● Object modeling scripts:
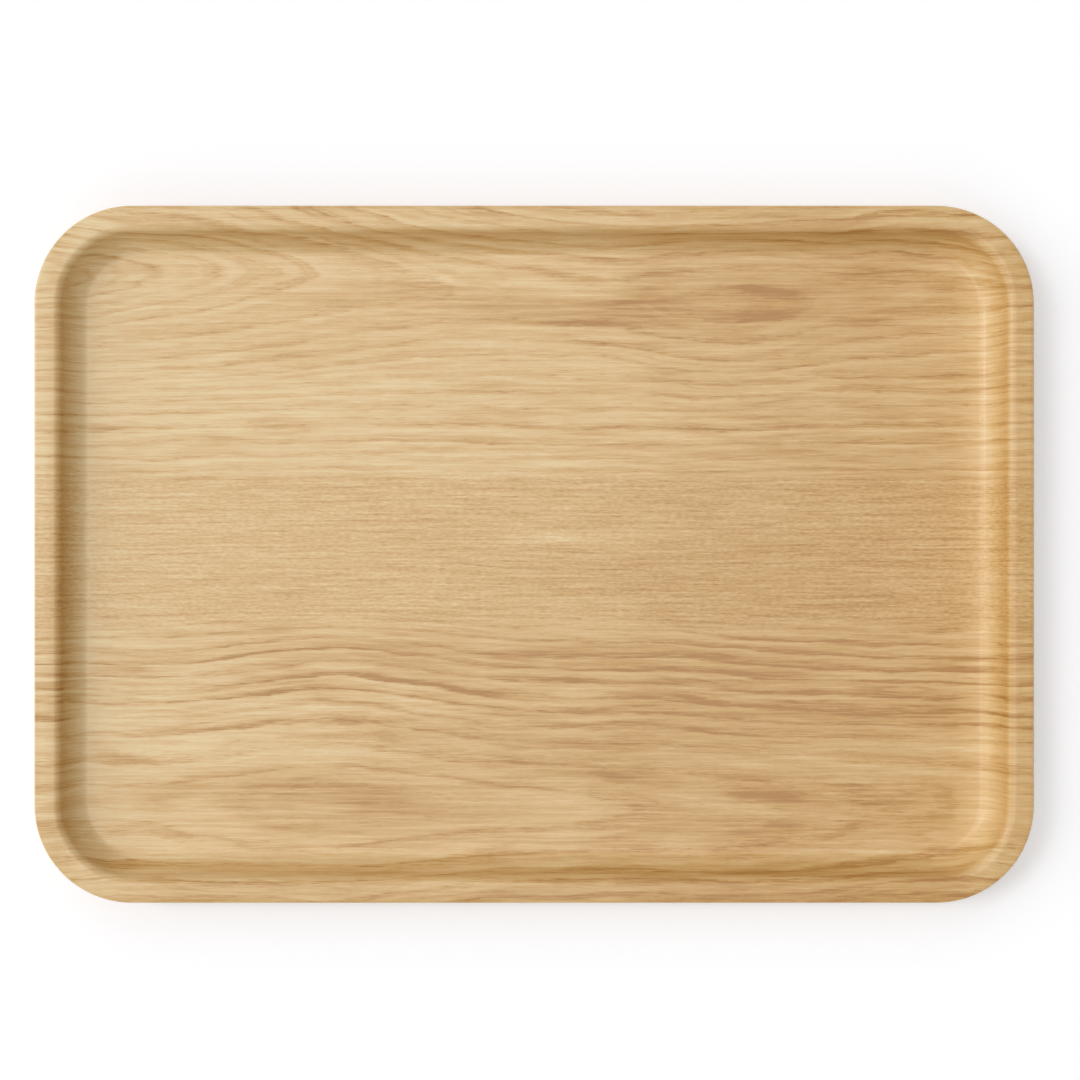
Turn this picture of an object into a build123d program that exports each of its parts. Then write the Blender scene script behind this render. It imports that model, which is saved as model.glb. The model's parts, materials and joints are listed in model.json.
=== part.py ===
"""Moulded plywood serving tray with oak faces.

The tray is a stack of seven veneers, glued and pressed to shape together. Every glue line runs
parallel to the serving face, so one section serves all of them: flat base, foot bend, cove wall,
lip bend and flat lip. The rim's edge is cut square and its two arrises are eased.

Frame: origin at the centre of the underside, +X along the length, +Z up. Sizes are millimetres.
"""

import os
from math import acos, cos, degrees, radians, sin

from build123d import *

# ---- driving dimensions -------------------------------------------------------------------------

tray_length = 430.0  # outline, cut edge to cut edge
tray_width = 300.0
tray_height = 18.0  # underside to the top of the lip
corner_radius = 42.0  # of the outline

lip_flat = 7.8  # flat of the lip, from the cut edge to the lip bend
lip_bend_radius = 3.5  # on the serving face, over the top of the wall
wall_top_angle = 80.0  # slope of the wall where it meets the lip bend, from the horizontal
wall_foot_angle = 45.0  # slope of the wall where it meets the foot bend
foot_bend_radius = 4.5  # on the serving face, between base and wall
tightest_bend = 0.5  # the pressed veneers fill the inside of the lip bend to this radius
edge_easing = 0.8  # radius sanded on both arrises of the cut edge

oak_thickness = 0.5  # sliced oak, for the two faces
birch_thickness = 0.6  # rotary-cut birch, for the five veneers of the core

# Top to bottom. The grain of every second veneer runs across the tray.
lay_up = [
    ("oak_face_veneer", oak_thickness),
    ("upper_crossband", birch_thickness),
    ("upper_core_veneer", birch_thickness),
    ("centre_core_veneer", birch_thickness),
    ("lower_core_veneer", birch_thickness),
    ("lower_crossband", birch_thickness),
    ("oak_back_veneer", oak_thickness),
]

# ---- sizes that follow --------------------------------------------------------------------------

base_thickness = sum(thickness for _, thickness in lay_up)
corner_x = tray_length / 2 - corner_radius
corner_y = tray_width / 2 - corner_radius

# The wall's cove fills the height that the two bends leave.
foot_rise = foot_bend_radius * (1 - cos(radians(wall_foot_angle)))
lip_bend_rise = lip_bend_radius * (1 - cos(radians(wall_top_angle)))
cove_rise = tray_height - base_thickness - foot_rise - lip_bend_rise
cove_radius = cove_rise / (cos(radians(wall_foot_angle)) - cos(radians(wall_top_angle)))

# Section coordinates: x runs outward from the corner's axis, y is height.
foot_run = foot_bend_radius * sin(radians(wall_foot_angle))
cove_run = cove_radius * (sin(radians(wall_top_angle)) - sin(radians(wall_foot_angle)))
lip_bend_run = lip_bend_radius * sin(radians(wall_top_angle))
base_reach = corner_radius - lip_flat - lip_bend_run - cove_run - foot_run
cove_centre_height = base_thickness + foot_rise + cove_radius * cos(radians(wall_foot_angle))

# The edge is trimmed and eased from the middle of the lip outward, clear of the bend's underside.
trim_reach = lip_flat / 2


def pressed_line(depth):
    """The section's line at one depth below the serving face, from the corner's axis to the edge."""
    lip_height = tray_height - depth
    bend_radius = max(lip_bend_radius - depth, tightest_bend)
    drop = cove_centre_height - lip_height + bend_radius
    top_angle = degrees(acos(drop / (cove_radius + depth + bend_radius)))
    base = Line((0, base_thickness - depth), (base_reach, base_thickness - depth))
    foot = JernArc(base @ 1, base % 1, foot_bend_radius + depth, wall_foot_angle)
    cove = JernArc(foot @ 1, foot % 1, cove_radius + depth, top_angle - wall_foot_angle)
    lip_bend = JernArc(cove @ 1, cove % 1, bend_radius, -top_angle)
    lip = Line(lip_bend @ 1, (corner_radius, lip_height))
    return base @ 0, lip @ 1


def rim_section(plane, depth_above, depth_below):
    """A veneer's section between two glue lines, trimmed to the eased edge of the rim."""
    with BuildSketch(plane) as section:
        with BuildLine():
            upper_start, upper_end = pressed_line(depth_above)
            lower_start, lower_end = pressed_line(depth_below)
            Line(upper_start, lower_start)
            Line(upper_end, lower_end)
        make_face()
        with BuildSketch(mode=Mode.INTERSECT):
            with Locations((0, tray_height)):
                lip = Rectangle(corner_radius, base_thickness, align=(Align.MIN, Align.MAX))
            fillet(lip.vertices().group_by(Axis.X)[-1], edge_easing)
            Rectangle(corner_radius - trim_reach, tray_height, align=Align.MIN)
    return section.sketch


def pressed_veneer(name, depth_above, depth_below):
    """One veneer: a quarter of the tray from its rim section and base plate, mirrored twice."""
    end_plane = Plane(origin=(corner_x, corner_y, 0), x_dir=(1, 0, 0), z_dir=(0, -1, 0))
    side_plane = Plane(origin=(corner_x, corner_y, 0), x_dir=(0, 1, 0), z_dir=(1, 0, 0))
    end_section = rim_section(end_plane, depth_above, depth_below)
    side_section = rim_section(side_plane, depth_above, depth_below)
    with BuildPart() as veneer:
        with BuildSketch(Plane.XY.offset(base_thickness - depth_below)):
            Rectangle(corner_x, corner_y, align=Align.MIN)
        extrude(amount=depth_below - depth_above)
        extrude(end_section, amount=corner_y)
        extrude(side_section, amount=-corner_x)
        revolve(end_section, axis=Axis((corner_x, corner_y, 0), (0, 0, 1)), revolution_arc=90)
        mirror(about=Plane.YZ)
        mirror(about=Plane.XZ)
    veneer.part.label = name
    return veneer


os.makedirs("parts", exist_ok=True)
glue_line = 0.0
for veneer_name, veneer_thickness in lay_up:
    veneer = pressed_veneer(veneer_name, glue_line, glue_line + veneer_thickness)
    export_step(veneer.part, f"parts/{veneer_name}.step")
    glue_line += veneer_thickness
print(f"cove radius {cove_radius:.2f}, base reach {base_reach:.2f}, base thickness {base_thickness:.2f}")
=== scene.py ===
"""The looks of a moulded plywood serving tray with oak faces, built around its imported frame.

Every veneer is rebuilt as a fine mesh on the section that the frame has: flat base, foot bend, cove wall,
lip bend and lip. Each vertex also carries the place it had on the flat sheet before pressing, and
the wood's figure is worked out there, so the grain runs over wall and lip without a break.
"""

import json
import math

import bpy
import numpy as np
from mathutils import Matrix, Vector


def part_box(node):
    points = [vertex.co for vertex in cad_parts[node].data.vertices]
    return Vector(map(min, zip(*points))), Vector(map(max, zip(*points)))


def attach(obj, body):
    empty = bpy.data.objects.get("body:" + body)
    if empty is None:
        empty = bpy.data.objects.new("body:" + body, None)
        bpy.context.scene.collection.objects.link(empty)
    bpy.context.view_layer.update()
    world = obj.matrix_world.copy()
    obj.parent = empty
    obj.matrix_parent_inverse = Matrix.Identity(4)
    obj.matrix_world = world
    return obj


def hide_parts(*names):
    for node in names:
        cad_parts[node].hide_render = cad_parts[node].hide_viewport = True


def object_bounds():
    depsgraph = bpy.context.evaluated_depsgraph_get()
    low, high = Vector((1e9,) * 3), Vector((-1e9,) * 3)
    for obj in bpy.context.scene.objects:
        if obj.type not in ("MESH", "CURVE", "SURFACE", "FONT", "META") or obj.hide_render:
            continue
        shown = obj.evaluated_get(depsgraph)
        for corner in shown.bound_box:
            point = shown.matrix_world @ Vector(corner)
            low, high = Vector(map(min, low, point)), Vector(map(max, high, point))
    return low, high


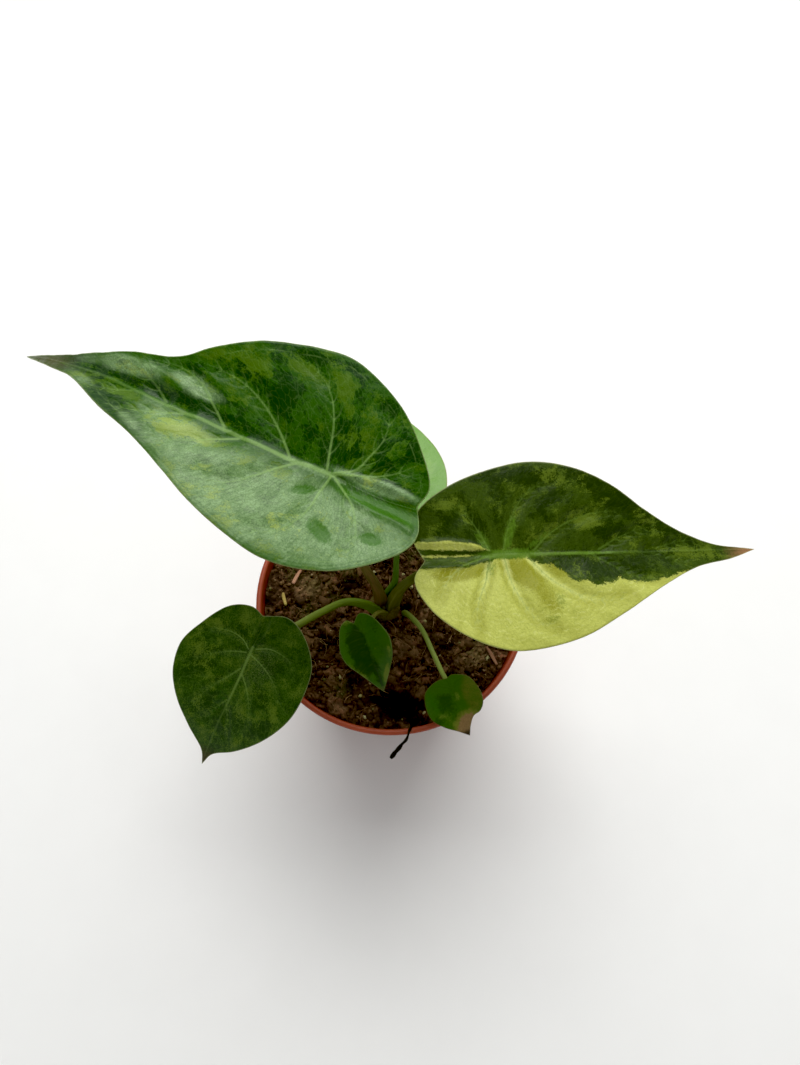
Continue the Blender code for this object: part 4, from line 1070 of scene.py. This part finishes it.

● What you will do: Extract the lines from the line with "glue_line += veneer_thickness" to the line with "if empty is", inclusive, reproducing them exactly and leaving out every other line.

● Response:
    glue_line += veneer_thickness
print(f"cove radius {cove_radius:.2f}, base reach {base_reach:.2f}, base thickness {base_thickness:.2f}")
=== scene.py ===
"""The looks of a moulded plywood serving tray with oak faces, built around its imported frame.

Every veneer is rebuilt as a fine mesh on the section that the frame has: flat base, foot bend, cove wall,
lip bend and lip. Each vertex also carries the place it had on the flat sheet before pressing, and
the wood's figure is worked out there, so the grain runs over wall and lip without a break.
"""

import json
import math

import bpy
import numpy as np
from mathutils import Matrix, Vector


def part_box(node):
    points = [vertex.co for vertex in cad_parts[node].data.vertices]
    return Vector(map(min, zip(*points))), Vector(map(max, zip(*points)))


def attach(obj, body):
    empty = bpy.data.objects.get("body:" + body)
    if empty is None:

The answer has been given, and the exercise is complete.